DATA TO USE:
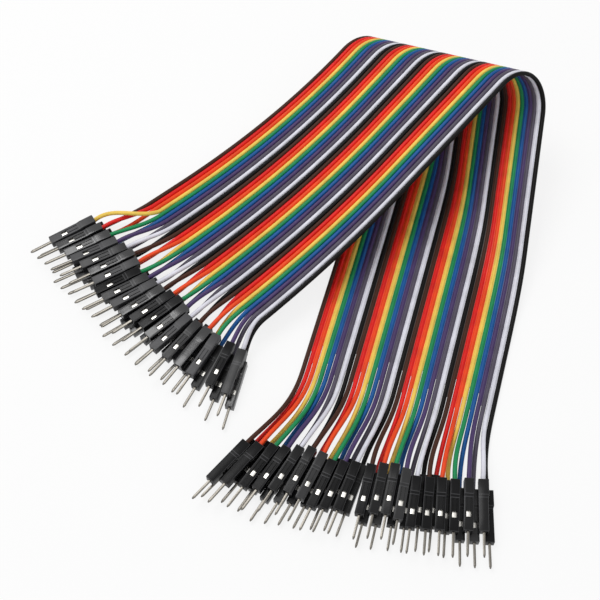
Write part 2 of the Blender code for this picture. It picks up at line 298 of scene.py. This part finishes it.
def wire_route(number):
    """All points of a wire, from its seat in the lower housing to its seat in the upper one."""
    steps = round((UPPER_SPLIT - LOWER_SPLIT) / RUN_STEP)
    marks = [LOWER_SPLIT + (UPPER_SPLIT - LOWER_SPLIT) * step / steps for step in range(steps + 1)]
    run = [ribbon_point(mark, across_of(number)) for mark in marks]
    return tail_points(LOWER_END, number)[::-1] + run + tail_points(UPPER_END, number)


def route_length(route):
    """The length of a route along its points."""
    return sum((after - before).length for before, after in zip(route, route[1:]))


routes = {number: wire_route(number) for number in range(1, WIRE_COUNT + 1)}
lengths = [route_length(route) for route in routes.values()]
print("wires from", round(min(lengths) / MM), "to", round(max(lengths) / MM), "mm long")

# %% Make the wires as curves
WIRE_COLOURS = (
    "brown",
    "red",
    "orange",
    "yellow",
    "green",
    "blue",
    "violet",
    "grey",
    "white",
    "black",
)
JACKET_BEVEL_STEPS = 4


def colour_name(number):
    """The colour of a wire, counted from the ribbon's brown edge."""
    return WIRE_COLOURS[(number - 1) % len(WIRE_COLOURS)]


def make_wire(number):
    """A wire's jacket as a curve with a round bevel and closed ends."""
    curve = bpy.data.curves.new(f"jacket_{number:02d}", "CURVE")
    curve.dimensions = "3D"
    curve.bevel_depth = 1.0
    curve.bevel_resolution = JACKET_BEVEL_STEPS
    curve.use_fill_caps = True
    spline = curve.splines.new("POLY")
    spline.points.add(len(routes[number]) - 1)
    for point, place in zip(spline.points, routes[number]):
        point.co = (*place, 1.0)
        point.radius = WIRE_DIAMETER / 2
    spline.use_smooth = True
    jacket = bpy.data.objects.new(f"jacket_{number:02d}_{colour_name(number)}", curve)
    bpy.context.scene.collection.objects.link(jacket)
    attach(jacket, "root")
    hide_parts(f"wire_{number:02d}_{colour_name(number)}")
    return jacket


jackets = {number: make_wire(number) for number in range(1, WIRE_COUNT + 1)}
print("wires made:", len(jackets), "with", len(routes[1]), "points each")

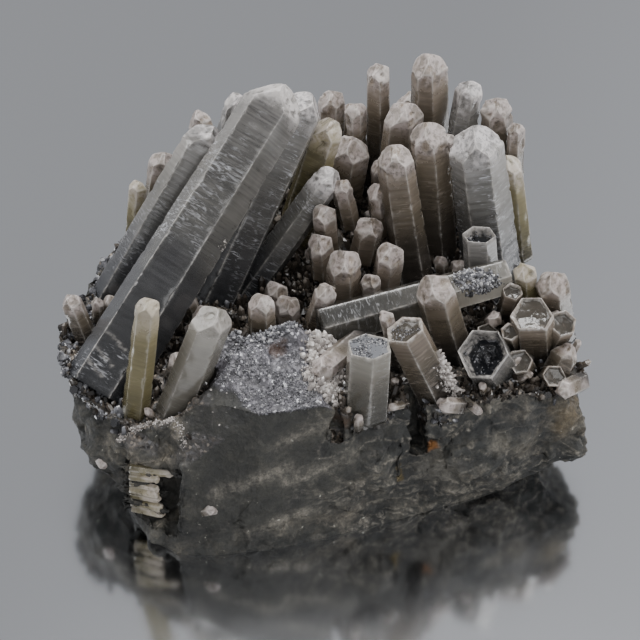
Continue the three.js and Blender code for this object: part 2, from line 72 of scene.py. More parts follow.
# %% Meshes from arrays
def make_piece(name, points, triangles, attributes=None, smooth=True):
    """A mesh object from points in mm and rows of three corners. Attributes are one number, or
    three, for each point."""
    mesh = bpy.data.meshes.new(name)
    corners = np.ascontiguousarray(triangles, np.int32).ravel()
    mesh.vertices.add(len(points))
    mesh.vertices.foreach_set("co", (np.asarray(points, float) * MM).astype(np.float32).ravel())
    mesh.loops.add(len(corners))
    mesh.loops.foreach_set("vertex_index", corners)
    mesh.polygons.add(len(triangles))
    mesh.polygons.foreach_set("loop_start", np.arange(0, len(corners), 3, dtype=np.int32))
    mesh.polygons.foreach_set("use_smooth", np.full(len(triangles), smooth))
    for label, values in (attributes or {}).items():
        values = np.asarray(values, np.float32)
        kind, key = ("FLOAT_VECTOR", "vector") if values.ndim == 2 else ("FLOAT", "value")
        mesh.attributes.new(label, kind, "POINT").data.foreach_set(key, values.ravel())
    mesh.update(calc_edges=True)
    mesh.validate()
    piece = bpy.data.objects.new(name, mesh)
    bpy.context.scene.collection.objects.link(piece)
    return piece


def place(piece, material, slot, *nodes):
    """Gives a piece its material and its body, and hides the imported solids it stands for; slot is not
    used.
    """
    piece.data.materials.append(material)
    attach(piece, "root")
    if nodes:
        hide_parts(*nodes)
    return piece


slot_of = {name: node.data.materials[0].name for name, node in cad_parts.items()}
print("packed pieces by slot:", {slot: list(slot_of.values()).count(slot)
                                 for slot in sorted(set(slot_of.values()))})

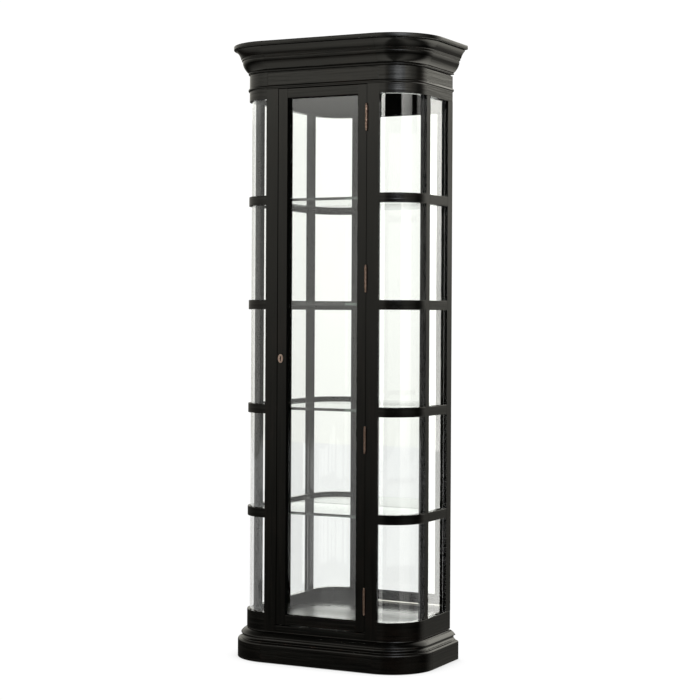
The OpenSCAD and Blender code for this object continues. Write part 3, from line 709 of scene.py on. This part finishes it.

TASK DETAILS:
Write down the number of lines where the word "code" appears, and nothing further.

RESULT FOR THIS EXERCISE:
3